Morocco has accused Algeria and the Polisario Front of blocking the informal negotiations that should lead to the fifth round of talks on Western Sahara, backed by the UN since June 2007.
Rabat’s response to the current stalemate led to a meeting between Moroccan Foreign Minister Taib Fassi Fihri and UN Secretary General Ban Ki-moon on Friday night in New York.
Scheduled for last November, the second round of informal negotiations with the Polisario Front was postponed because of “Algeria and Polisario’s attitude and manoeuvres,” said the head of the Moroccan diplomacy, whose statements were reported by the state-owned media in the country.
These “parties refuse to reach this political solution and prefer this impasse,” Taib Fassi Fihri said while reiterating “the total commitment of Morocco to achieve a political solution based on resolutions of the Security Council and calling for extensive negotiations and a realistic approach. ”

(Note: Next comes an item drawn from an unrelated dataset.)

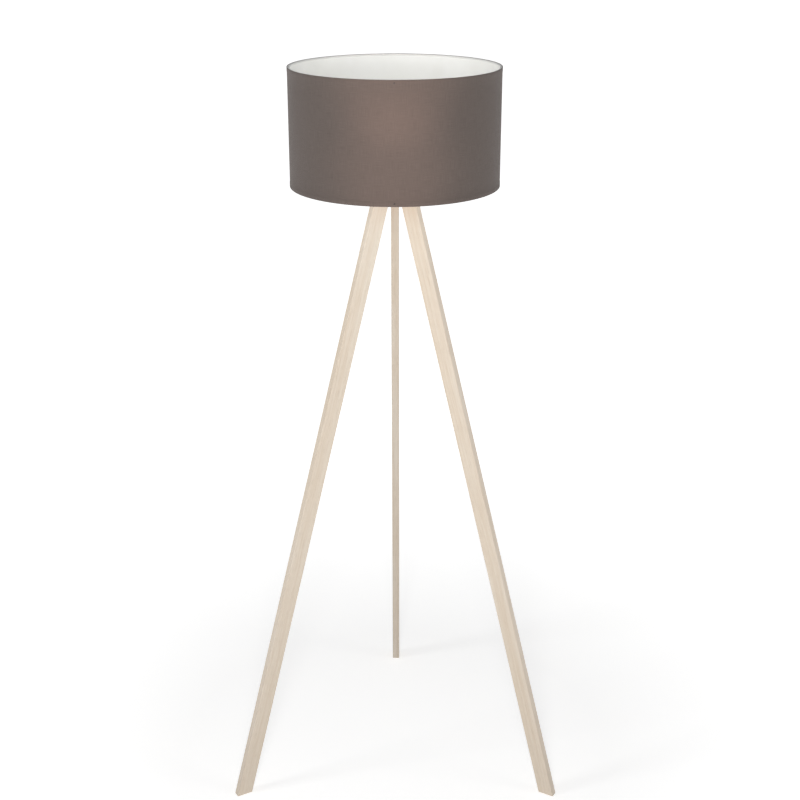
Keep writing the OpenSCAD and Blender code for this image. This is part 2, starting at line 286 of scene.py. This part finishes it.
def wood(name, axes, seed, tone):
    """Limed straight-grained wood. axes holds the leg's width, thickness and length directions."""
    m = Mat(name, WOOD, 0.55, Coat_Weight=0.06, Coat_Roughness=0.45)
    along = m.turned(m.coord, axes, (seed, seed * 0.3, seed * 2.0))
    wander = m.noise(m.scaled(along, (5, 5, 1.1)), 2.0, 2.0)
    grain = m.swayed(along, wander, (0.03, 0.012, 0.0))
    bands = m.noise(m.scaled(grain, (230, 120, 1.6)), 1.0, 3.0, 0.6)
    fibres = m.noise(m.scaled(grain, (1100, 1100, 14)), 1.0, 4.0, 0.65)
    pores = m.noise(m.scaled(grain, (1900, 1900, 45)), 1.0, 2.0, 0.5)
    patches = m.noise(m.scaled(grain, (30, 30, 3.0)), 1.0)
    colour = m.mix(m.remap(bands, 0.36, 0.68, 0.0, 0.8), toned(WOOD_PALE, tone), toned(WOOD, tone))
    colour = m.mix(m.remap(fibres, 0.45, 0.7, 0.0, 0.5), colour, toned(WOOD_WARM, tone))
    colour = m.mix(m.remap(pores, 0.6, 0.75, 0.0, 0.5), colour, toned(WOOD_BROWN, tone))
    colour = m.mix(m.remap(patches, 0.45, 0.75, 0.0, 0.45), colour, toned(WOOD_LIME, tone))
    m.paint(colour)
    m.roughen(m.remap(fibres, 0.3, 0.7, 0.48, 0.66))
    open_pores = m.math("MULTIPLY", m.remap(pores, 0.6, 0.75), 0.8)
    m.bump(m.math("SUBTRACT", fibres, open_pores), 0.3, 0.0004)
    return m.mat


def powder_coat(name, colour, roughness, grain=2600):
    """Coated steel or moulded plastic with a fine orange peel."""
    m = Mat(name, colour, roughness)
    peel = m.noise(m.coord, grain, 2)
    m.roughen(m.remap(peel, 0.3, 0.7, roughness - 0.06, roughness + 0.06))
    m.bump(peel, 0.12, 0.0001)
    return m.mat


def bare_metal(name, colour, roughness):
    """Plated or brushed metal with faint drawing marks."""
    m = Mat(name, colour, roughness, metallic=1.0)
    marks = m.noise(m.scaled(m.coord, (500, 500, 3500)), 1.0, 2)
    m.roughen(m.remap(marks, 0.3, 0.7, roughness - 0.08, roughness + 0.1))
    m.bump(marks, 0.06, 0.0001)
    return m.mat


def opal():
    """The bulb's diffusing globe."""
    m = Mat("opal_globe", (0.97, 0.965, 0.95), 0.35, Subsurface_Weight=0.25, Subsurface_Scale=0.004)
    m.roughen(m.remap(m.noise(m.coord, 60, 2), 0.3, 0.7, 0.3, 0.4))
    return m.mat


def glaze():
    """The lampholder's glazed ceramic core."""
    m = Mat("glazed_core", (0.91, 0.89, 0.84), 0.2, Coat_Weight=0.5)
    m.bump(m.noise(m.coord, 300, 2), 0.1, 0.0002)
    return m.mat


def leg_axes(name):
    """The leg's width, thickness and length directions, from its pivot and the middle of its foot."""
    joint = next(j for j in frame["joints"] if j["child"] == name)
    foot = [v.co for v in nodes[name].data.vertices if v.co.z < FOOT_HEIGHT]
    length = (Vector(joint["pos_m"]) - sum(foot, Vector()) / len(foot)).normalized()
    thick = Vector(joint["axis"])
    return thick.cross(length), thick, length


def assign(names, material):
    """Gives nodes one material in place of those they came with."""
    for name in names:
        mesh = nodes[name].data
        mesh.materials.clear()
        mesh.materials.append(material)


def dress_shade():
    assign(["shade_liner"], lining())
    assign(["shade_top_ring", "shade_bottom_ring", "shade_arms", "shade_centre_ring"],
           powder_coat("white_wire", (0.9, 0.9, 0.89), roughness=0.4))
    assign(["shade_rivets"], powder_coat("dark_lacquer", (0.16, 0.13, 0.12), roughness=0.45))


def dress_legs():
    # The back leg's lower value darkens its whole wood as painted shade
    for count, (leg, tone) in enumerate(LEG_PAINTED_SHADE.items(), 1):
        assign([leg], wood(leg + "_wood", leg_axes(leg), SEED_STEP * count, tone))


def dress_holder_and_bulb():
    assign(["shade_nut_lower", "shade_nut_upper", "holder_cap", "holder_body", "cord_bush"],
           powder_coat("white_plastic", (0.93, 0.93, 0.91), roughness=0.38, grain=1800))
    assign(["holder_core"], glaze())
    assign(["holder_screw_shell", "holder_centre_contact", "holder_terminal_screws"],
           bare_metal("brass", (0.78, 0.62, 0.3), roughness=0.3))
    assign(["bulb_globe"], opal())
    assign(["bulb_housing"], powder_coat("bulb_plastic", (0.94, 0.94, 0.93), roughness=0.3, grain=1500))
    assign(["bulb_screw_cap", "bulb_contact"], bare_metal("nickel", (0.72, 0.71, 0.69), roughness=0.25))
    assign(["bulb_insulator"], powder_coat("black_glass", (0.05, 0.05, 0.055), roughness=0.2, grain=900))


def dress_hub():
    assign(["threaded_tube", "tube_nut_upper", "tube_nut_lower", "tube_washers", "hub_rivets",
            "pivot_bolts", "pivot_washers", "pivot_nuts"],
           bare_metal("zinc_steel", (0.66, 0.66, 0.65), roughness=0.35))
    assign(["hub_plate", "leg_bracket_back", "leg_bracket_left", "leg_bracket_right"],
           powder_coat("black_coat", (0.1, 0.1, 0.105), roughness=0.55))


# ---- the fabric cover ------------------------------------------------------

def cover_profile():
    """(radius, height) of the cover, from over the lining's top edge to under its bottom edge."""
    skin = SHADE_R - SKIN_INSET
    inner = LINER_R - EDGE_LAP
    roll = (skin + HEM_PROUD - inner) / 2
    middle = (skin + HEM_PROUD + inner) / 2
    turns = [pi * k / ROLL_STEPS for k in range(ROLL_STEPS + 1)]
    top = [(middle - roll * cos(a), SHADE_TOP + EDGE_RISE * sin(a)) for a in turns]
    top.append((skin + HEM_PROUD, SHADE_TOP - HEM))
    top += [(skin + HEM_PROUD * proud, SHADE_TOP - HEM - past) for proud, past in HEM_STEP]
    bottom = [(r, SHADE_BOTTOM + SHADE_TOP - z) for r, z in reversed(top)]
    high, low = top[-1][1], bottom[0][1]
    flat = [(skin, high + (low - high) * k / FLAT_STEPS) for k in range(1, FLAT_STEPS)]
    return top + flat + bottom


def running_length(profile):
    """The length along the profile at each of its points."""
    run = [0.0]
    for (r0, z0), (r1, z1) in zip(profile, profile[1:]):
        run.append(run[-1] + ((r1 - r0) ** 2 + (z1 - z0) ** 2) ** 0.5)
    return run


def cover_mesh(profile, run):
    """The profile turned around Z, starting at the front, with UVs in metres of flat cloth."""
    verts, faces, uvs = [], [], []
    count = len(profile)
    arc = 2 * pi * SHADE_R / TURNS
    for k in range(TURNS):
        angle = -pi / 2 + 2 * pi * k / TURNS
        verts += [(r * cos(angle), r * sin(angle), z) for r, z in profile]
        u = k * arc
        for j in range(count - 1):
            a = k * count + j
            b = (k + 1) % TURNS * count + j
            faces.append((a, a + 1, b + 1, b))
            uvs += [(u, -run[j]), (u, -run[j + 1]), (u + arc, -run[j + 1]), (u + arc, -run[j])]
    mesh = bpy.data.meshes.new("shade_cover")
    mesh.from_pydata(verts, [], faces)
    layer = mesh.uv_layers.new(name="cloth")
    for loop, uv in zip(layer.data, uvs):
        loop.uv = uv
    for polygon in mesh.polygons:
        polygon.use_smooth = True
    return mesh


def make_cover():
    """The shade's cloth as one sheet, rolled over the lining at both edges."""
    profile = cover_profile()
    run = running_length(profile)
    mesh = cover_mesh(profile, run)
    mesh.materials.append(fabric())
    cover = bpy.data.objects.new("shade_cover", mesh)
    bpy.context.collection.objects.link(cover)
    thick = cover.modifiers.new("thickness", "SOLIDIFY")
    thick.thickness = CLOTH_T
    thick.offset = -1
    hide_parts("shade_fabric")
    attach(cover, "shade")


# ---- studio ----------------------------------------------------------------

def camera():
    data = bpy.data.cameras.new("camera")
    data.lens = CAMERA_LENS
    data.clip_end = CAMERA_REACH
    eye = bpy.data.objects.new("camera", data)
    eye.location = CAMERA_AT
    eye.rotation_euler = (radians(90 - CAMERA_PITCH), 0, 0)
    bpy.context.collection.objects.link(eye)
    bpy.context.scene.camera = eye


def area_light(name, location, target, width, height, power):
    """A rectangular soft light that faces a target."""
    data = bpy.data.lights.new(name, "AREA")
    data.shape = "RECTANGLE"
    data.size = width
    data.size_y = height
    data.energy = power
    lamp = bpy.data.objects.new(name, data)
    lamp.location = location
    lamp.rotation_euler = (Vector(target) - Vector(location)).to_track_quat("-Z", "Y").to_euler()
    bpy.context.collection.objects.link(lamp)


def beam(name, z, power):
    """A narrow warm beam along +Y with a soft edge, onto the front of the shade."""
    data = bpy.data.lights.new(name, "SPOT")
    data.energy = power
    data.color = (1.0, 0.7, 0.58)
    data.spot_size = radians(8)
    data.spot_blend = 1.0
    data.shadow_soft_size = 0.02
    lamp = bpy.data.objects.new(name, data)
    lamp.location = (0, BEAM_Y, z)
    lamp.rotation_euler = (radians(90), 0, 0)
    bpy.context.collection.objects.link(lamp)


def room():
    """A white room that is dimmer overhead than around the horizon."""
    world = bpy.data.worlds.new("room")
    world.use_nodes = True
    tree = world.node_tree
    background = tree.nodes["Background"]
    split = tree.nodes.new("ShaderNodeSeparateXYZ")
    tree.links.new(tree.nodes.new("ShaderNodeTexCoord").outputs["Generated"], split.inputs[0])
    height = tree.nodes.new("ShaderNodeMapRange")
    for socket, value in zip(("From Min", "From Max", "To Min", "To Max"), WALL_GLOW):
        height.inputs[socket].default_value = value
    tree.links.new(split.outputs["Z"], height.inputs["Value"])
    tree.links.new(height.outputs["Result"], background.inputs["Strength"])
    background.inputs["Color"].default_value = (1, 1, 1, 1)
    bpy.context.scene.world = world


def white_floor():
    """White paper that glows, less so around the lamp, so that soft shadows show there."""
    bpy.ops.mesh.primitive_plane_add(size=FLOOR_SIZE, location=(0, 0, 0))
    floor = bpy.context.object
    floor.name = "floor"
    m = Mat("floor_paper", (0.9, 0.9, 0.9), 0.9)
    m.set("Emission Color", (1, 1, 1, 1))
    glow = m.remap(m.distance(m.coord), GLOW_FROM, GLOW_TO, NEAR_GLOW, FAR_GLOW)
    m.link(glow, m.shader.inputs["Emission Strength"])
    m.bump(m.noise(m.coord, 300, 2), 0.05, 0.0003)
    floor.data.materials.append(m.mat)


def studio():
    room()
    white_floor()
    area_light("key", (-0.05, -2.0, 1.62), target=(0, 0, 1.25), width=0.35, height=0.8, power=19)
    area_light("left", (-2.2, -0.9, 1.9), target=(0, 0, 0.8), width=0.6, height=0.8, power=11)
    area_light("right", (2.2, -0.9, 1.9), target=(0, 0, 0.9), width=0.9, height=1.3, power=5)
    beam("low_beam", SHADE_BOTTOM + LOW_BEAM_RISE, power=66)
    beam("high_beam", SHADE_TOP + HIGH_BEAM_RISE, power=84)
    bpy.context.scene.view_settings.view_transform = "Standard"


camera()
studio()
make_cover()
dress_shade()
dress_legs()
dress_holder_and_bulb()
dress_hub()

Rabat argues that its autonomy plan proposed in April 2007 is the “only solution” to ending the 34-year Western Sahara crisis.
The Moroccan move came after Washington and Paris called on Wednesday for the resumption of negotiations.
The Polisario Front claims a self-determination referendum from its bases in south-west Algeria.
An UN-backed negotiation process was initiated in June 2007 on US soil, but it struggles to find a common ground between the two main protagonists, Morocco and the Algeria-backed Polisario Front.
The fifth round of negotiations should be set by mutual agreement between Morocco and the Polisario Front.
In August, Morocco and the Polisario Front held a first round of informal talks in Austria under the aegis of UN mediator Christopher Ross.
However, a case involving one Ms. Haidar has likely contributed to the current stumbling block.
Ms. Haidar, born in Western Sahara, was expelled on 14 November from Morocco for refusing to state her Moroccan nationality at the airport in Laayoune, the main town in the Sahara region, under Sherifian sovereignty since late 1975.
“She must admit her mistake and apologize for insulting the symbols of the nation,” Rabat claims.
Haidar (43) “refused to undergo the usual police formalities and denied her Moroccan nationality, before being deported to the Canary Islands. She is currently observing a hunger strike, the Moroccan diplomacy said.
Spain had even formally requested that the Sahrawi dissident be allowed to return but Morocco has rejected the demand.
It accuses Algeria of using human rights and of “using all means at its disposal” to support elements which are subservient to it in the Sahara.
Morocco has even accused Algeria of preventing thousands of its nationals from returning to the country by “confining” them in Tindouf camps under Polisario control.